SOURCE EXCERPT -
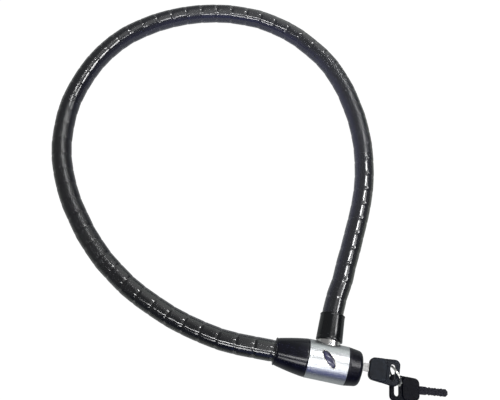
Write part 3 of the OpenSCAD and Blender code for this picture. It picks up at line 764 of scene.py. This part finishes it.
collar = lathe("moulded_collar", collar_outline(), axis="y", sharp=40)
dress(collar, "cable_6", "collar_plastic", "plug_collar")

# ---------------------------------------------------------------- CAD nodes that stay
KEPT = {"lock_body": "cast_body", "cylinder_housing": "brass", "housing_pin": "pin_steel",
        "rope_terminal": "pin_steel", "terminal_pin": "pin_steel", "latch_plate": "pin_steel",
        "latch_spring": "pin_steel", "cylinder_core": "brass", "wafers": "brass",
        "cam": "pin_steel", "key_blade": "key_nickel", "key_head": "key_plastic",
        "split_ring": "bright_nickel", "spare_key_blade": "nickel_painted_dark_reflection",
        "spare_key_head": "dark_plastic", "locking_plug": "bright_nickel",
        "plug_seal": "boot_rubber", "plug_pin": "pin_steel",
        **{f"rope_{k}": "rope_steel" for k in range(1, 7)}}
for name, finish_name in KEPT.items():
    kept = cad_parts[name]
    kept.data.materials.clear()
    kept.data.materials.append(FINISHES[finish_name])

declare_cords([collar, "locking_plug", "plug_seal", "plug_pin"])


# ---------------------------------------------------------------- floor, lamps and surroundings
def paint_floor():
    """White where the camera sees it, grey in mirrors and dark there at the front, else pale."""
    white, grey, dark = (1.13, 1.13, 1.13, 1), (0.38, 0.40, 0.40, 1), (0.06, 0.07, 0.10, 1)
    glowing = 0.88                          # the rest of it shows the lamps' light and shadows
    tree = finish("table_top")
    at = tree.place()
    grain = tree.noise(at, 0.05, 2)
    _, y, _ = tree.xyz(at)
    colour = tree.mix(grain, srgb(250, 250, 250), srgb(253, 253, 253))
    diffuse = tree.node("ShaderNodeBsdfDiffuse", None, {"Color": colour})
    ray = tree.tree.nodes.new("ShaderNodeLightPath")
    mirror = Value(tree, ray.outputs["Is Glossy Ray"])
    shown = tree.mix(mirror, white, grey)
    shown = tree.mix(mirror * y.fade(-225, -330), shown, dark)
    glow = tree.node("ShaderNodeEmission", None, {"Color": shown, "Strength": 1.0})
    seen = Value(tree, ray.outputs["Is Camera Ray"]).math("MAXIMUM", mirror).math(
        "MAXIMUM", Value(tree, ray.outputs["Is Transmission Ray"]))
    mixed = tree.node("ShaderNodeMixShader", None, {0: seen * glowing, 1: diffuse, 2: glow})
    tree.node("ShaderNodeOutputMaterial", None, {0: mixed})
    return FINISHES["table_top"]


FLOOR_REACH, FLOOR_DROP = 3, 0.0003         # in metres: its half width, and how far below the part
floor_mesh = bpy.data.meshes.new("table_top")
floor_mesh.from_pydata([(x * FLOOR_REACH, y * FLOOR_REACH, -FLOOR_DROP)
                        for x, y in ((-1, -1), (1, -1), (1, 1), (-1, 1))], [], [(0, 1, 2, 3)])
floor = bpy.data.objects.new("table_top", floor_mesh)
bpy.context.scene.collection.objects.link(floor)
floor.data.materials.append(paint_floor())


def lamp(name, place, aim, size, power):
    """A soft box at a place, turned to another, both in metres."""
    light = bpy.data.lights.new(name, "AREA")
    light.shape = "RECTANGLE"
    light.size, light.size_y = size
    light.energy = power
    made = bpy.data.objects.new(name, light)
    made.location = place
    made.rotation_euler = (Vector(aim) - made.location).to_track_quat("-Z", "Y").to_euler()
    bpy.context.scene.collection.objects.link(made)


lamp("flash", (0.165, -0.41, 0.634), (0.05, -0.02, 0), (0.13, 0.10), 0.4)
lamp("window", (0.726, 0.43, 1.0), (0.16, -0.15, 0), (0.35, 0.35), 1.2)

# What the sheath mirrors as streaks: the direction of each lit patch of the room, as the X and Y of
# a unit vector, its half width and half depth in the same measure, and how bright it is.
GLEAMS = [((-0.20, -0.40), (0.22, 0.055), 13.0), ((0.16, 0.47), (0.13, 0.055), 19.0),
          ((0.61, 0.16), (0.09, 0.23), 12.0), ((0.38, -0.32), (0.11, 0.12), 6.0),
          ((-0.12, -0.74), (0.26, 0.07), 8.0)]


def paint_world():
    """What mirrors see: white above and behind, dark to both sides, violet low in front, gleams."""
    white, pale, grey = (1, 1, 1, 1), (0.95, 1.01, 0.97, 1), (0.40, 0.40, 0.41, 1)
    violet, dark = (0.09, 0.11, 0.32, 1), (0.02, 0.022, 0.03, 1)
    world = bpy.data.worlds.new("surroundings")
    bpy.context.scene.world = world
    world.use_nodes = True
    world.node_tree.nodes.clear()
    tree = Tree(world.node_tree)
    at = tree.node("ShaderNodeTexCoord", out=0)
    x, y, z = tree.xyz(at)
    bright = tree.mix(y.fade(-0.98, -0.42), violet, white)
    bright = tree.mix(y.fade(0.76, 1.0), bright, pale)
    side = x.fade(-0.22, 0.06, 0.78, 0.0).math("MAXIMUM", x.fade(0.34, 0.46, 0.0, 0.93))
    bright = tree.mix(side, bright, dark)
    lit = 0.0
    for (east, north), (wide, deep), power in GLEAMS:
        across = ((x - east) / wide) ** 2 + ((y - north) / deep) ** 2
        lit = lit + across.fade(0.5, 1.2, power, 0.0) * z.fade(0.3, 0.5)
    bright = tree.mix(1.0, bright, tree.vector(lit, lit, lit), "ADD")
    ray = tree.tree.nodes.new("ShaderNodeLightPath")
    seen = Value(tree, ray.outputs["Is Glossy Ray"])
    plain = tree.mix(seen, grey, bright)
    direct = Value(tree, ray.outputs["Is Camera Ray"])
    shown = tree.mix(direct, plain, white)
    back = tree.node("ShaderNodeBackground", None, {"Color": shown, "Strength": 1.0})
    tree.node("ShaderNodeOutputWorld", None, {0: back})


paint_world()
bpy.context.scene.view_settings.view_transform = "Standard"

WHAT YOU ARE ASKED TO DO -
Reproduce the material above, every line of it, exactly.

PROBLEM SOLUTION -
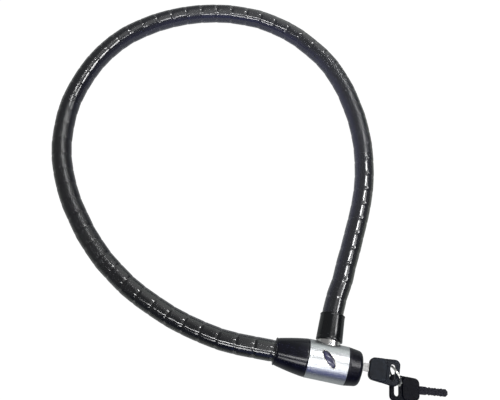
Write part 3 of the OpenSCAD and Blender code for this picture. It picks up at line 764 of scene.py. This part finishes it.
collar = lathe("moulded_collar", collar_outline(), axis="y", sharp=40)
dress(collar, "cable_6", "collar_plastic", "plug_collar")

# ---------------------------------------------------------------- CAD nodes that stay
KEPT = {"lock_body": "cast_body", "cylinder_housing": "brass", "housing_pin": "pin_steel",
        "rope_terminal": "pin_steel", "terminal_pin": "pin_steel", "latch_plate": "pin_steel",
        "latch_spring": "pin_steel", "cylinder_core": "brass", "wafers": "brass",
        "cam": "pin_steel", "key_blade": "key_nickel", "key_head": "key_plastic",
        "split_ring": "bright_nickel", "spare_key_blade": "nickel_painted_dark_reflection",
        "spare_key_head": "dark_plastic", "locking_plug": "bright_nickel",
        "plug_seal": "boot_rubber", "plug_pin": "pin_steel",
        **{f"rope_{k}": "rope_steel" for k in range(1, 7)}}
for name, finish_name in KEPT.items():
    kept = cad_parts[name]
    kept.data.materials.clear()
    kept.data.materials.append(FINISHES[finish_name])

declare_cords([collar, "locking_plug", "plug_seal", "plug_pin"])


# ---------------------------------------------------------------- floor, lamps and surroundings
def paint_floor():
    """White where the camera sees it, grey in mirrors and dark there at the front, else pale."""
    white, grey, dark = (1.13, 1.13, 1.13, 1), (0.38, 0.40, 0.40, 1), (0.06, 0.07, 0.10, 1)
    glowing = 0.88                          # the rest of it shows the lamps' light and shadows
    tree = finish("table_top")
    at = tree.place()
    grain = tree.noise(at, 0.05, 2)
    _, y, _ = tree.xyz(at)
    colour = tree.mix(grain, srgb(250, 250, 250), srgb(253, 253, 253))
    diffuse = tree.node("ShaderNodeBsdfDiffuse", None, {"Color": colour})
    ray = tree.tree.nodes.new("ShaderNodeLightPath")
    mirror = Value(tree, ray.outputs["Is Glossy Ray"])
    shown = tree.mix(mirror, white, grey)
    shown = tree.mix(mirror * y.fade(-225, -330), shown, dark)
    glow = tree.node("ShaderNodeEmission", None, {"Color": shown, "Strength": 1.0})
    seen = Value(tree, ray.outputs["Is Camera Ray"]).math("MAXIMUM", mirror).math(
        "MAXIMUM", Value(tree, ray.outputs["Is Transmission Ray"]))
    mixed = tree.node("ShaderNodeMixShader", None, {0: seen * glowing, 1: diffuse, 2: glow})
    tree.node("ShaderNodeOutputMaterial", None, {0: mixed})
    return FINISHES["table_top"]


FLOOR_REACH, FLOOR_DROP = 3, 0.0003         # in metres: its half width, and how far below the part
floor_mesh = bpy.data.meshes.new("table_top")
floor_mesh.from_pydata([(x * FLOOR_REACH, y * FLOOR_REACH, -FLOOR_DROP)
                        for x, y in ((-1, -1), (1, -1), (1, 1), (-1, 1))], [], [(0, 1, 2, 3)])
floor = bpy.data.objects.new("table_top", floor_mesh)
bpy.context.scene.collection.objects.link(floor)
floor.data.materials.append(paint_floor())


def lamp(name, place, aim, size, power):
    """A soft box at a place, turned to another, both in metres."""
    light = bpy.data.lights.new(name, "AREA")
    light.shape = "RECTANGLE"
    light.size, light.size_y = size
    light.energy = power
    made = bpy.data.objects.new(name, light)
    made.location = place
    made.rotation_euler = (Vector(aim) - made.location).to_track_quat("-Z", "Y").to_euler()
    bpy.context.scene.collection.objects.link(made)


lamp("flash", (0.165, -0.41, 0.634), (0.05, -0.02, 0), (0.13, 0.10), 0.4)
lamp("window", (0.726, 0.43, 1.0), (0.16, -0.15, 0), (0.35, 0.35), 1.2)

# What the sheath mirrors as streaks: the direction of each lit patch of the room, as the X and Y of
# a unit vector, its half width and half depth in the same measure, and how bright it is.
GLEAMS = [((-0.20, -0.40), (0.22, 0.055), 13.0), ((0.16, 0.47), (0.13, 0.055), 19.0),
          ((0.61, 0.16), (0.09, 0.23), 12.0), ((0.38, -0.32), (0.11, 0.12), 6.0),
          ((-0.12, -0.74), (0.26, 0.07), 8.0)]


def paint_world():
    """What mirrors see: white above and behind, dark to both sides, violet low in front, gleams."""
    white, pale, grey = (1, 1, 1, 1), (0.95, 1.01, 0.97, 1), (0.40, 0.40, 0.41, 1)
    violet, dark = (0.09, 0.11, 0.32, 1), (0.02, 0.022, 0.03, 1)
    world = bpy.data.worlds.new("surroundings")
    bpy.context.scene.world = world
    world.use_nodes = True
    world.node_tree.nodes.clear()
    tree = Tree(world.node_tree)
    at = tree.node("ShaderNodeTexCoord", out=0)
    x, y, z = tree.xyz(at)
    bright = tree.mix(y.fade(-0.98, -0.42), violet, white)
    bright = tree.mix(y.fade(0.76, 1.0), bright, pale)
    side = x.fade(-0.22, 0.06, 0.78, 0.0).math("MAXIMUM", x.fade(0.34, 0.46, 0.0, 0.93))
    bright = tree.mix(side, bright, dark)
    lit = 0.0
    for (east, north), (wide, deep), power in GLEAMS:
        across = ((x - east) / wide) ** 2 + ((y - north) / deep) ** 2
        lit = lit + across.fade(0.5, 1.2, power, 0.0) * z.fade(0.3, 0.5)
    bright = tree.mix(1.0, bright, tree.vector(lit, lit, lit), "ADD")
    ray = tree.tree.nodes.new("ShaderNodeLightPath")
    seen = Value(tree, ray.outputs["Is Glossy Ray"])
    plain = tree.mix(seen, grey, bright)
    direct = Value(tree, ray.outputs["Is Camera Ray"])
    shown = tree.mix(direct, plain, white)
    back = tree.node("ShaderNodeBackground", None, {"Color": shown, "Strength": 1.0})
    tree.node("ShaderNodeOutputWorld", None, {0: back})


paint_world()
bpy.context.scene.view_settings.view_transform = "Standard"